Despite their strong brand of sludgy melodic crust, Agrimonia look outside of the heavy pantheon. Drawing on lighter styles, this gives the album a great balance between ugliness and beauty. Perhaps the best comparison would be to post-rock, but this certainly doesn't sound like your middle of the road post-rock outfit. Many sections are sleepy, eventually picking up steam and building up, only to wind back down again. The picturesque twanging on "Leaves Fall Rotten" wholly captures the encompassing vibe they're going for. With only two of the five songs being under the ten minute mark (with both songs just falling short of nine minutes), leaving room for an atmosphere to develop was a great idea.

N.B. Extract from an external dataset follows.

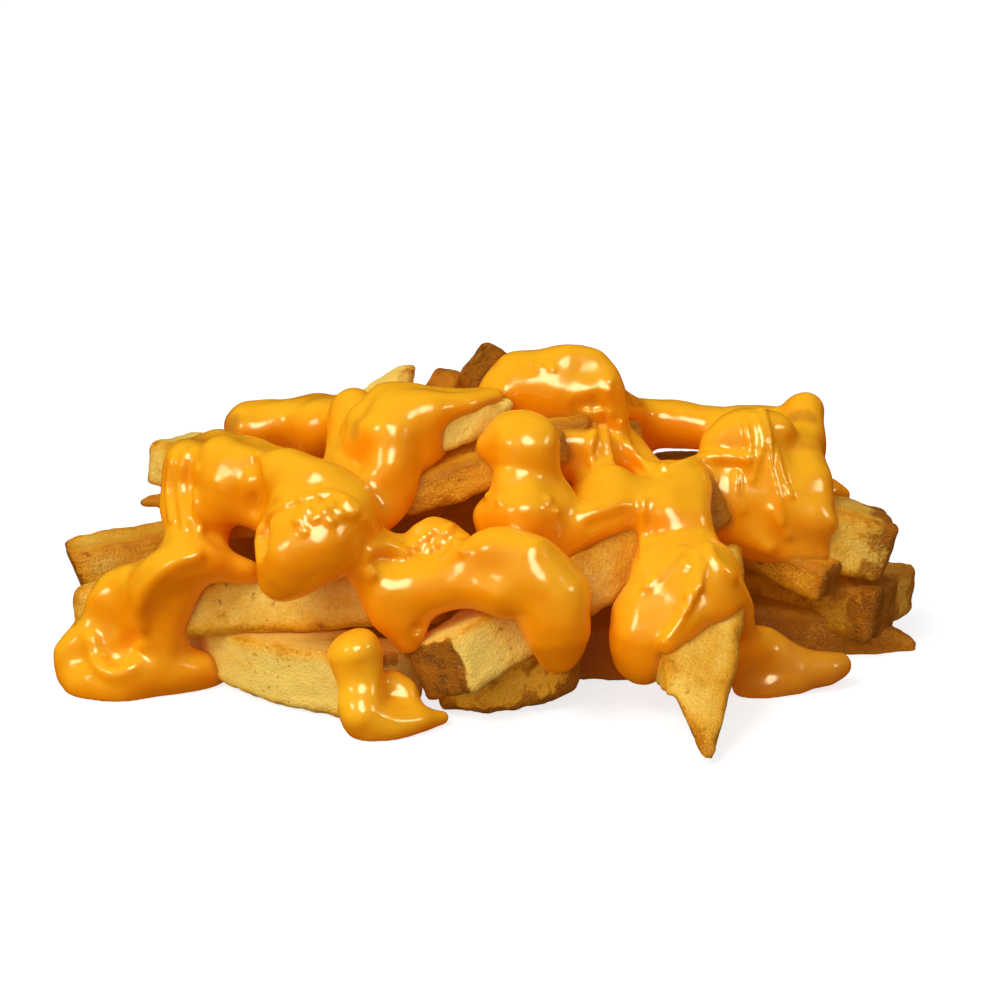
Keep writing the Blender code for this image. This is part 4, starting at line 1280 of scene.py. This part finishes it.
@dataclass
class CheeseSauce:
    """The poured sauce and the drip that lies by itself at the front."""

    finish: SauceFinish = field(default_factory=SauceFinish)
    fine: float = 0.5
    rough: float = 0.9
    most_triangles: int = 185000
    film_depth: float = 2.2
    film_far: float = 9.0
    thin_reach: float = 1.5
    everywhere: float = 1000.0
    poured_box: tuple[Point, Point] = ((-86, -44, -2), (78, 60, 66))
    dripped_box: tuple[Point, Point] = ((-36, -46, -2), (0, -12, 26))

    def build(self) -> list[bpy.types.Object]:
        """Makes the two pieces."""
        spacing = self.fine
        material = self.finish.material()
        poured = PourField(*self.poured_box, spacing)
        dripped = PourField(*self.dripped_box, min(spacing, self.fine))
        for run in BACK_RUNS.values():
            poured.strand(run)
        for run in FRONT_RUNS.values():
            poured.seen_strand(run)
        for coat in COATS:
            poured.coat(coat)
        poured.soften(passes=2)
        poured.ripple(size=11.0, depth=0.24, seed=5)
        poured.ripple(size=5.0, depth=0.05, seed=9)
        for dent in DENTS:
            poured.mark(dent, dent=True)
        for string in STRINGS:
            poured.mark(string)
        for across, down, radius in BUBBLES:
            poured.mark(Mark(((across, down),), radius, lift=-radius * 0.35, blend=0.8))
        for run in DRIPPED.values():
            dripped.seen_strand(run)
        dripped.soften(passes=2)
        dripped.ripple(size=9.0, depth=0.25, seed=21)
        return [
            self.piece("sauce_poured", poured, material, light=0.0),
            # The drip is painted lighter, as if light shone through it.
            self.piece("sauce_dripped", dripped, material, light=0.33),
        ]

    def piece(self, name: str, pour: PourField, material: Any, light: float) -> bpy.types.Object:
        """Turns a field into a dressed object, cut off flat at the surface that it lies on.

        Args:
            name: the object's name.
            pour: the field.
            material: the sauce's material.
            light: how much lighter it is painted than the rest, as a small drip that light shines through.

        Returns:
            The object.
        """
        _, (_, _, height) = pour.window([(0.0, 0.0, 0.0, 0.0)], self.everywhere)
        pour.values = np.maximum(pour.values, -height)
        made = linked(name, pour.mesh(name))
        count = triangles(made)
        if count > self.most_triangles:
            thin_out = made.modifiers.new("thin_out", "DECIMATE")
            thin_out.ratio = self.most_triangles / count
            make_real(made)
        made.data.materials.append(material)
        self.mark_films_and_painted_light(made, light)
        return made

    def mark_films_and_painted_light(self, thing: bpy.types.Object, light: float) -> None:
        """Stores, for each point, how thin the sauce lies over a fry and how far up it faces, from 0 to 1."""
        spots, normals = (np.empty(len(thing.data.vertices) * 3, np.float32) for _ in range(2))
        thing.data.vertices.foreach_get("co", spots)
        thing.data.vertices.foreach_get("normal", normals)
        x, y, z = (spots.reshape(-1, 3) / MM).T
        lines = (x + CENTRE[0], y + CENTRE[1], z)
        nearest = np.full(len(x), self.film_far, np.float32)
        for fry in FRIES.values():
            nearest = np.minimum(nearest, np.abs(fry_distance(fry, lines)))
        film = np.clip(1.0 - nearest / self.film_depth, 0.0, 1.0)
        # Partly painted shade: the listed thin places include the strand on the surface, with no fry under
        # it.
        for across, down, depth, radius, share in THIN_AND_SHADED_PLACES:
            spot = VIEW.at_depth(across, down, depth)
            gap = np.sqrt(sum((line - middle) ** 2 for line, middle in zip(lines, spot)))
            film = np.maximum(film, share * np.clip(self.thin_reach - gap / radius, 0.0, 1.0))
        keep(thing.data, "film", film.astype(np.float32))
        # Painted light and shade: how far up each face turns, raised by the drip's extra painted light.
        keep(thing.data, "rise", normals.reshape(-1, 3)[:, 2] * 0.5 + 0.5 + light)


@dataclass
class Studio:
    """The camera, the soft lights and the pale surface."""

    view: FrontView = VIEW
    sky: float = 0.4
    below: float = 0.22
    horizon: float = 0.2
    half: float = 4.0
    suns: tuple[tuple[str, Point, float, float], ...] = (
        ("key", (-0.6, -0.62, 1.0), 26.0, 1.65),
        ("second", (0.55, -0.4, 0.9), 18.0, 0.08),
        ("fill", (-0.45, -1.0, 0.32), 40.0, 1.05),
    )
    glints: tuple[tuple[str, Point, float, float], ...] = (
        ("glint_front", (0.12, -0.8, 0.75), 32.0, 4.0),
        ("glint_left", (-0.75, -0.6, 0.55), 15.0, 0.8),
        ("glint_right", (0.95, -0.35, 0.5), 13.0, 0.55),
    )
    shine: Colour = (1.0, 0.9, 0.58)

    def build(self) -> None:
        """Makes everything round the heap."""
        self.camera()
        self.surface()
        self.light()

    def camera(self) -> None:
        """Places the camera low in front of the heap."""
        lens = bpy.data.cameras.new("camera")
        lens.lens, lens.sensor_width = self.view.lens, self.view.sensor
        lens.clip_start, lens.clip_end = 0.01, 50.0
        made = linked("camera", lens)
        made.location = placed(self.view.eye())
        made.rotation_euler = (math.radians(90.0 - self.view.elevation), 0.0, 0.0)
        bpy.context.scene.camera = made

    def surface(self) -> None:
        """Lays the pale surface."""
        mesh = bpy.data.meshes.new("surface")
        ways = ((-1, -1), (1, -1), (1, 1), (-1, 1))
        mesh.from_pydata([(x * self.half, y * self.half, 0) for x, y in ways], [], [range(4)])
        made = linked("surface", mesh)
        mesh.materials.append(FloorFinish().material())
        made.visible_glossy = made.visible_diffuse = False

    def light(self) -> None:
        """Lights the heap softly from above its front left, with glints on what is wet."""
        world = bpy.data.worlds.new("studio")
        graph = emptied(world)
        height = graph.parts(graph.node("ShaderNodeTexCoord").outputs["Generated"])[2]
        strength = height.step(-self.horizon, self.horizon) * (self.sky - self.below) + self.below
        shine = graph.out("ShaderNodeBackground", Color=(1.0, 1.0, 1.0), Strength=strength)
        graph.node("ShaderNodeOutputWorld", inputs={"Surface": shine})
        world.cycles_visibility.glossy = False
        bpy.context.scene.world = world
        for soft, lamps in ((True, self.suns), (False, self.glints)):
            for name, way, angle, power in lamps:
                lamp = bpy.data.lights.new(name, "SUN")
                lamp.angle, lamp.energy = math.radians(angle), power
                lamp.color = (1.0, 1.0, 1.0) if soft else self.shine
                made = linked(name, lamp)
                made.rotation_euler = Vector(way).to_track_quat("Z", "Y").to_euler()
                made.visible_glossy, made.visible_diffuse = not soft, soft
        bpy.context.scene.view_settings.view_transform = "Standard"


def dress(pieces: Iterable[bpy.types.Object], node: str) -> None:
    """Hangs the pieces under the root, hides the part that they replace, and reports them."""
    for piece in pieces:
        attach(piece, "root")
        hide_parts(node)
        LOG.info("%s: %d triangles", piece.name, triangles(piece))


def main() -> None:
    """Builds the heap, the sauce and the studio."""
    logging.basicConfig(level=logging.INFO, format="%(message)s")
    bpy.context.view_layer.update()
    Studio().build()
    dress(FryHeap().build(), "fries")
    poured, dripped = CheeseSauce().build()
    dress([poured], "cheese_sauce")
    dress([dripped], "sauce_front_drip")


if __name__ == "__main__":
    main()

Looks like Sweden has come out swinging once again. Agrimonia adds to the impressive number of punk and metal bands in the country. Featuring members of notable Swedish giants, this is a really well done piece. The meat of the music is of industrial strength levels of sturdiness and the lighter sections give the release an expansive feel. This is an absolutely successful burst onto the scene. It's unwashed enough to capture it's rough punk nature, and melodic and has enough lighter section to invoke a wide pallet. This is an enjoyable album through and through and yet another victory in Sweden's pocket.